Rows from a 3D modeling dataset
◆ ◆ ◆ ◆

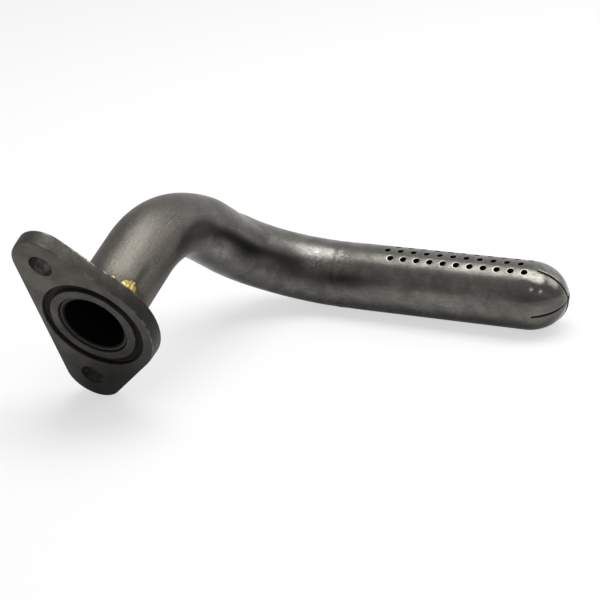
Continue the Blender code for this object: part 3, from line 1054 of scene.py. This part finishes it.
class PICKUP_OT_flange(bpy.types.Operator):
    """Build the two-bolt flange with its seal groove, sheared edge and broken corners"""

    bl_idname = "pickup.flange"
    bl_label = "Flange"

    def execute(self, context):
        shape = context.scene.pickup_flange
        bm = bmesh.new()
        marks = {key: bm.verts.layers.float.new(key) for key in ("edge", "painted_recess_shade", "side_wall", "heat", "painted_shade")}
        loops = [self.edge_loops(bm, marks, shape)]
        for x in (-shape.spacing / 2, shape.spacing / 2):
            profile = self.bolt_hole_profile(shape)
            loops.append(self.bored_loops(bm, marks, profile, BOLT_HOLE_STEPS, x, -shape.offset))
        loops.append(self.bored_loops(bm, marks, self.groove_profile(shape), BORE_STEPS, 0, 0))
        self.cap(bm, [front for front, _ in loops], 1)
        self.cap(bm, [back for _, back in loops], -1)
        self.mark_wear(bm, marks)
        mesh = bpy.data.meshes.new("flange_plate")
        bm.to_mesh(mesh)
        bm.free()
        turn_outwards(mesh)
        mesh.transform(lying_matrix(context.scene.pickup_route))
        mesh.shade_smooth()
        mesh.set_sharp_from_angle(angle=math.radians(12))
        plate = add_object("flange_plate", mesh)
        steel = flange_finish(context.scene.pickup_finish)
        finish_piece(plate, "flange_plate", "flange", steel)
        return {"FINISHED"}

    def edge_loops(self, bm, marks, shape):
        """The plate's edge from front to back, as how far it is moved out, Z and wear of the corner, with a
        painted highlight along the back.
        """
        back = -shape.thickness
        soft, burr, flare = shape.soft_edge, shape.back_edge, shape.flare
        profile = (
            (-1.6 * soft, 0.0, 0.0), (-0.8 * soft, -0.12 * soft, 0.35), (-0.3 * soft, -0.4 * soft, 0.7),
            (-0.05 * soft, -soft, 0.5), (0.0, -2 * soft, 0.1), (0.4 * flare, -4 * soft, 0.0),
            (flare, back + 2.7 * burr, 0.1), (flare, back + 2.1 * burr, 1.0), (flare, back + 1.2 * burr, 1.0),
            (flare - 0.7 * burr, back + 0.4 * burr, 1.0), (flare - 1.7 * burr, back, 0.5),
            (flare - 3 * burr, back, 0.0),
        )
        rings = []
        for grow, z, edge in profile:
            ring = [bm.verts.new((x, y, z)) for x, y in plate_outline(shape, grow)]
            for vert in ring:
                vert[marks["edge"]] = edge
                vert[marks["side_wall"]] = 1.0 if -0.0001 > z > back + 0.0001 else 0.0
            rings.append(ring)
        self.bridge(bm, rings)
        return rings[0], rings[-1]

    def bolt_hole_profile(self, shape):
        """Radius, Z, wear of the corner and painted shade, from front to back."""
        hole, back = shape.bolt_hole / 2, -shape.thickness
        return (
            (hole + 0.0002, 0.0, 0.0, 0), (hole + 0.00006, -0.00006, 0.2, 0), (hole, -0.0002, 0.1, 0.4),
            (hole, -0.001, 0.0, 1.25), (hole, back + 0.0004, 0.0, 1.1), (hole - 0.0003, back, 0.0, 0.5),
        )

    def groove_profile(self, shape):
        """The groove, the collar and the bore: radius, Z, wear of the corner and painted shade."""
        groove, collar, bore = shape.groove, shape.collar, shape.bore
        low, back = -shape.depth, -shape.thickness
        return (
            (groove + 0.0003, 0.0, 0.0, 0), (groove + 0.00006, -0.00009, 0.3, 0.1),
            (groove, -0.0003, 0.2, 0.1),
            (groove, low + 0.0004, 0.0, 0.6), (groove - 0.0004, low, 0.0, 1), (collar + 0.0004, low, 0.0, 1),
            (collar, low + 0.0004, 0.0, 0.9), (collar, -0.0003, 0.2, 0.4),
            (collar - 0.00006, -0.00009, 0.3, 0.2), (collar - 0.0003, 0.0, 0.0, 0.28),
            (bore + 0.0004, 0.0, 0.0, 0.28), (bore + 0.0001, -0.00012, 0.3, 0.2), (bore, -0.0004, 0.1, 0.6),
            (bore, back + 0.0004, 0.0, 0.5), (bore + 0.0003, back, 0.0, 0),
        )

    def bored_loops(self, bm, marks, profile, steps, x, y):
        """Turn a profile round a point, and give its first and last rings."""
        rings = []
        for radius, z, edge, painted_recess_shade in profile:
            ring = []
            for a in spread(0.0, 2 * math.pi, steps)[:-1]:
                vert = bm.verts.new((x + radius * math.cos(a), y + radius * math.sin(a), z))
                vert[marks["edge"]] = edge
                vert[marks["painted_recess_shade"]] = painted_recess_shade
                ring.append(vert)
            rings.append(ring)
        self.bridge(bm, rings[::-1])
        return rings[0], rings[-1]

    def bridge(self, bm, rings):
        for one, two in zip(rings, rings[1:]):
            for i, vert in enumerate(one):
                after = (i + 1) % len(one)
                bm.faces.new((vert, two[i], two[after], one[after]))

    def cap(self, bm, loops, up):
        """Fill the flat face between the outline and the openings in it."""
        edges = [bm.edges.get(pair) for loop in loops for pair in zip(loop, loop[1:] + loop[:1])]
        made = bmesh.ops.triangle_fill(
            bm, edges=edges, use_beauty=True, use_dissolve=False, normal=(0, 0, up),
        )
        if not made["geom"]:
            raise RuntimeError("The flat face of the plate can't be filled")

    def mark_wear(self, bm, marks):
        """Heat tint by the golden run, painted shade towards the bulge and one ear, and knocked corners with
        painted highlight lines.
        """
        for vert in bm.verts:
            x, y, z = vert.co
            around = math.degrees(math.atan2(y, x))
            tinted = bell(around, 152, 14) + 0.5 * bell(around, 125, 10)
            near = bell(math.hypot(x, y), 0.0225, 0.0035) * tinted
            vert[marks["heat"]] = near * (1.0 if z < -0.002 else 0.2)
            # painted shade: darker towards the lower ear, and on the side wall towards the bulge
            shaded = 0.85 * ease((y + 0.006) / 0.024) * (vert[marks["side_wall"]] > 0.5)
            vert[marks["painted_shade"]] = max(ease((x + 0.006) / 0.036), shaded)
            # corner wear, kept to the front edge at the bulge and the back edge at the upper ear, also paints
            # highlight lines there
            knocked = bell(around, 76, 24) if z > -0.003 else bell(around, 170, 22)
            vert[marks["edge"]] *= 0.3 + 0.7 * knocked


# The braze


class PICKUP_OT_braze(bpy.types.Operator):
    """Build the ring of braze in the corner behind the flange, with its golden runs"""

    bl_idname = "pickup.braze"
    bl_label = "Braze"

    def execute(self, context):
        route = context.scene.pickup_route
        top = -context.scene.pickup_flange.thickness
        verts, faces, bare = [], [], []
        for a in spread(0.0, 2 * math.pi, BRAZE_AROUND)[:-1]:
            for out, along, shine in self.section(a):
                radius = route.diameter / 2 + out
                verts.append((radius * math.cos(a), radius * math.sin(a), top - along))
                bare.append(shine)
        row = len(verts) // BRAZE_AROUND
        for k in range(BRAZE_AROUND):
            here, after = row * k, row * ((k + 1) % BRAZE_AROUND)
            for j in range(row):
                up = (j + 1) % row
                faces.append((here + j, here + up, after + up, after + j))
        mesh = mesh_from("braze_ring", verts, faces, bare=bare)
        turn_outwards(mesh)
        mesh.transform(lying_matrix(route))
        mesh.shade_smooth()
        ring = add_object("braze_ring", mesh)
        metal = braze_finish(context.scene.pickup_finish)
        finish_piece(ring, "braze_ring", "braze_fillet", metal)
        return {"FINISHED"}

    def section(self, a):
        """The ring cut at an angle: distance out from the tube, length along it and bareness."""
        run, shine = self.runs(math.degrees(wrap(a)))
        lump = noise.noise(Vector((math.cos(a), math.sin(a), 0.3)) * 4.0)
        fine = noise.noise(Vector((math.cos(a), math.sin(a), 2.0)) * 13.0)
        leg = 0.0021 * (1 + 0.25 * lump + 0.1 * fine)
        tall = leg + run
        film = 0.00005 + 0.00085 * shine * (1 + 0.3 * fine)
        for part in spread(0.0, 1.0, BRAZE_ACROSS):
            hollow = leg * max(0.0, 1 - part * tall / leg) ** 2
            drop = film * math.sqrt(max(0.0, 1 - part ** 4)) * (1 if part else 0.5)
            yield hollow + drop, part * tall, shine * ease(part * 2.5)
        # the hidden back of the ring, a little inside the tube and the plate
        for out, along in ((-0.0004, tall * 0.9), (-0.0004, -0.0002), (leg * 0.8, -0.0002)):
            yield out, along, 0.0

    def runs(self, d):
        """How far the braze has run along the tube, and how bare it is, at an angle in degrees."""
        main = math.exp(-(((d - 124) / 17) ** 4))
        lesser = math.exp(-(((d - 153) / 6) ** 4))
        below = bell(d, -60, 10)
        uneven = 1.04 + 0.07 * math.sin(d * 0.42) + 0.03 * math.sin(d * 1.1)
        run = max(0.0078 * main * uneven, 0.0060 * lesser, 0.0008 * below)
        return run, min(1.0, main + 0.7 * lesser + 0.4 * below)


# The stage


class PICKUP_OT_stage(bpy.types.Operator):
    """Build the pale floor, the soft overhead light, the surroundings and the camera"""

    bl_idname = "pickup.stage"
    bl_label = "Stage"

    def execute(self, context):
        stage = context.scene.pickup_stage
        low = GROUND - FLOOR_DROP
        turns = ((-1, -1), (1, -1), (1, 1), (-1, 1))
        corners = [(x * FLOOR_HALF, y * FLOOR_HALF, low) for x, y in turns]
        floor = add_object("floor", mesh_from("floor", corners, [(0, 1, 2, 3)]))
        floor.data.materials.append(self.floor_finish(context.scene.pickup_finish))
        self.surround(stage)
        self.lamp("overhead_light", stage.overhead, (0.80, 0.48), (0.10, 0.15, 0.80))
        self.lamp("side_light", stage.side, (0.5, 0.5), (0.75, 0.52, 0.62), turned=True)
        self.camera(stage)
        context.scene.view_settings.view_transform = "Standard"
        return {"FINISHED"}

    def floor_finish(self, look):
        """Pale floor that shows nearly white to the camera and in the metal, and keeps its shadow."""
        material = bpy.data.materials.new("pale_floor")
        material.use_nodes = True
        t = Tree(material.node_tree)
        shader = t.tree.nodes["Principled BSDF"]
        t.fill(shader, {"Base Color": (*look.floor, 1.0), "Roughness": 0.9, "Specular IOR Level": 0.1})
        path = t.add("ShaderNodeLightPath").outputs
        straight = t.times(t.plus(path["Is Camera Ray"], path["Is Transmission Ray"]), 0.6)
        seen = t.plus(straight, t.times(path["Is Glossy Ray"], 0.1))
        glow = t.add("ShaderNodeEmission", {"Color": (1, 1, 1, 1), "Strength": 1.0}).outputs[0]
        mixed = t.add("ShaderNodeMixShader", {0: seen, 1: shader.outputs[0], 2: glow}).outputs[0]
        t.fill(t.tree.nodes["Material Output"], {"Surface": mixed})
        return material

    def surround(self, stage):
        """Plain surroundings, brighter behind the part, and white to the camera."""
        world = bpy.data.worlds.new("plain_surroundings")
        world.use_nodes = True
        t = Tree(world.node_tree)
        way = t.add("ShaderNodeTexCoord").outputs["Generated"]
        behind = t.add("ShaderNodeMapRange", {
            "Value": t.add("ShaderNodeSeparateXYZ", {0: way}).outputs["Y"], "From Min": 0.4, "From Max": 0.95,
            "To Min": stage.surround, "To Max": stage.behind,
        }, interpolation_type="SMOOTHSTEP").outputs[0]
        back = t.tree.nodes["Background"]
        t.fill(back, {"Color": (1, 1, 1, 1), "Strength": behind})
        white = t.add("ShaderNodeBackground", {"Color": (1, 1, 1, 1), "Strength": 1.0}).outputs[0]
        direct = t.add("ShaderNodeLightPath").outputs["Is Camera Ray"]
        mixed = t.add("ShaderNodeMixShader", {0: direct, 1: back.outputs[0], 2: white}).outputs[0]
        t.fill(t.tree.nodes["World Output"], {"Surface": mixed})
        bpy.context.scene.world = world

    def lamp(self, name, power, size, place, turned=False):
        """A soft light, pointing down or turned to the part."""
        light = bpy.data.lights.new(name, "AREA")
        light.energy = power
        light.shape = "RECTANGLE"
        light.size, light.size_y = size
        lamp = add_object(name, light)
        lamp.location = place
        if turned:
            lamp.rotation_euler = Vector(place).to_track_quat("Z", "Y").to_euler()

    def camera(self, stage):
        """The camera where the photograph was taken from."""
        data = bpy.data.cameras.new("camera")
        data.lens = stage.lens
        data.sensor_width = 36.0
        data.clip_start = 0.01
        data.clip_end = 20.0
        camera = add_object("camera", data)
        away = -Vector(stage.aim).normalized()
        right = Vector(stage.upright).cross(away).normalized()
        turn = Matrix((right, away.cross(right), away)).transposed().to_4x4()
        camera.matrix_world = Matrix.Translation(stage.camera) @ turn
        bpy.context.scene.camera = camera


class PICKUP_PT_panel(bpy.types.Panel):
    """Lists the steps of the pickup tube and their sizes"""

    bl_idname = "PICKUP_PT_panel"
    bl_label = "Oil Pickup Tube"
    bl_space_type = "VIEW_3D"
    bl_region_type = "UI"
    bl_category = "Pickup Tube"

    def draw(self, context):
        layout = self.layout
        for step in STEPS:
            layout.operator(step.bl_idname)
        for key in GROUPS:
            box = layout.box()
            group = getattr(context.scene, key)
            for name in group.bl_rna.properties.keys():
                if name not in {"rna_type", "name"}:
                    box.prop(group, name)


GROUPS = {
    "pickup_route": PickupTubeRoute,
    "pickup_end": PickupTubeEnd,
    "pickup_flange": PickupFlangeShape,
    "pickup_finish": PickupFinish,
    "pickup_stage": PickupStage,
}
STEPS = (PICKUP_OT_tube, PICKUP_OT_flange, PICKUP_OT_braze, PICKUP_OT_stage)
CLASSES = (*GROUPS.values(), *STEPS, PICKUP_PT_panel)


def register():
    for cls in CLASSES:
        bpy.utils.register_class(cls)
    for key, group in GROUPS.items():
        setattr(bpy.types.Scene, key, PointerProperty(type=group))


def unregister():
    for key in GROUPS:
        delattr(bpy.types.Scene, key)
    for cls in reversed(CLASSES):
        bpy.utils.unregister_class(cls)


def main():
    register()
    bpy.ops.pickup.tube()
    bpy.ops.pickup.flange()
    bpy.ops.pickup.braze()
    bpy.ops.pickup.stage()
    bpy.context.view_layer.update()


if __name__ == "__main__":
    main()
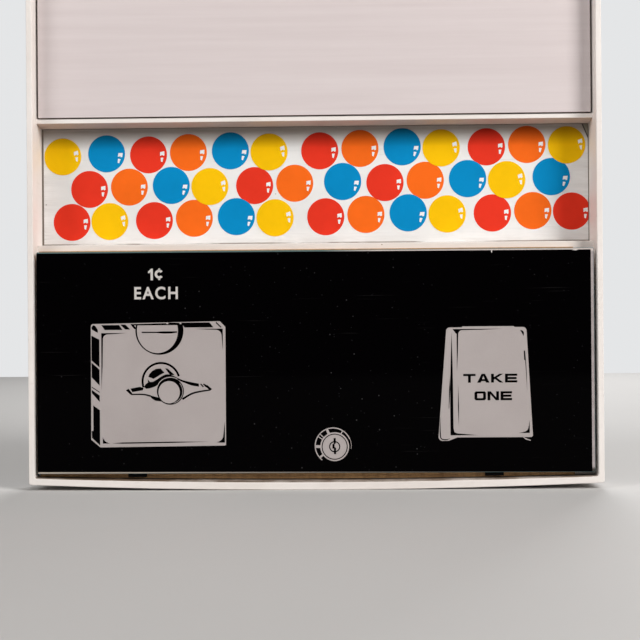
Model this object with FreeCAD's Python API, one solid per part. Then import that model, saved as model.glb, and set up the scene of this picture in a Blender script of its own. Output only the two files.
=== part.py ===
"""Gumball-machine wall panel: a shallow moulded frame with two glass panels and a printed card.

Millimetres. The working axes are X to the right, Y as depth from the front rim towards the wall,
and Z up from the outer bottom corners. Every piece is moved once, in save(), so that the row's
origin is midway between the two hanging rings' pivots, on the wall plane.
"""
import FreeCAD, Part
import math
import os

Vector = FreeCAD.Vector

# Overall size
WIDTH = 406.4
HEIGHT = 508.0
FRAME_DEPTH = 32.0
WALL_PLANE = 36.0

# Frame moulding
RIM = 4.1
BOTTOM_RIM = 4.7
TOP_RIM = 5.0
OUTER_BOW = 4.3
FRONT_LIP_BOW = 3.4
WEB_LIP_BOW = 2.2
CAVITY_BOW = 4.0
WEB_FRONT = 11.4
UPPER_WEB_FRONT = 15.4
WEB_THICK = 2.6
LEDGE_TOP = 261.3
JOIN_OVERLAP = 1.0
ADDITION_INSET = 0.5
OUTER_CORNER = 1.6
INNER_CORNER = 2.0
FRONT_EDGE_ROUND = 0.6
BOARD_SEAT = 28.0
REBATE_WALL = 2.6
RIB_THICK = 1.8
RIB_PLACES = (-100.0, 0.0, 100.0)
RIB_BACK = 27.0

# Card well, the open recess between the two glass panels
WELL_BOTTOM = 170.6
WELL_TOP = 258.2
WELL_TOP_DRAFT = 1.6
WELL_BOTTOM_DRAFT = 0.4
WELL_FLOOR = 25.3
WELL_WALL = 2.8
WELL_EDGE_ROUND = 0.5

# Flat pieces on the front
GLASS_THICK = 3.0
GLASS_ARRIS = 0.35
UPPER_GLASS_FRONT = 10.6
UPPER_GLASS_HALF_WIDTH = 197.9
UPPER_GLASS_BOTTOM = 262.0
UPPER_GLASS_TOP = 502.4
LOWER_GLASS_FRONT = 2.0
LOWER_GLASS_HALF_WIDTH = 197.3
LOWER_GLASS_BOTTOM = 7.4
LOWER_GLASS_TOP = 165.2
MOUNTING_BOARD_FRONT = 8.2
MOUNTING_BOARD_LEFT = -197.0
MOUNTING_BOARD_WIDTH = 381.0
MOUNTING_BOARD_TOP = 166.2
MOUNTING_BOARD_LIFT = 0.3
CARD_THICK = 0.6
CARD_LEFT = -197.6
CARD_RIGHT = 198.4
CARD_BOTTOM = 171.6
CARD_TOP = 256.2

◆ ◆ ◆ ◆

» **Directions**:
Write out the records exactly, starting at the first line and stopping after the line that contains "the two-bolt flange".

» **Answer in full**:
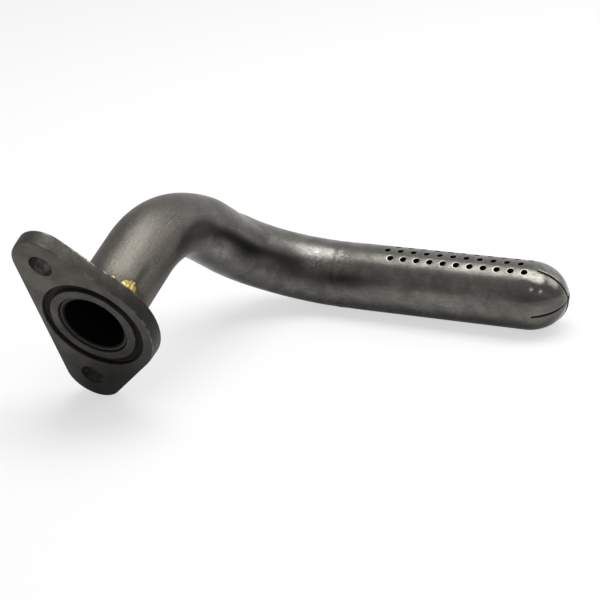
Continue the Blender code for this object: part 3, from line 1054 of scene.py. This part finishes it.
class PICKUP_OT_flange(bpy.types.Operator):
    """Build the two-bolt flange with its seal groove, sheared edge and broken corners"""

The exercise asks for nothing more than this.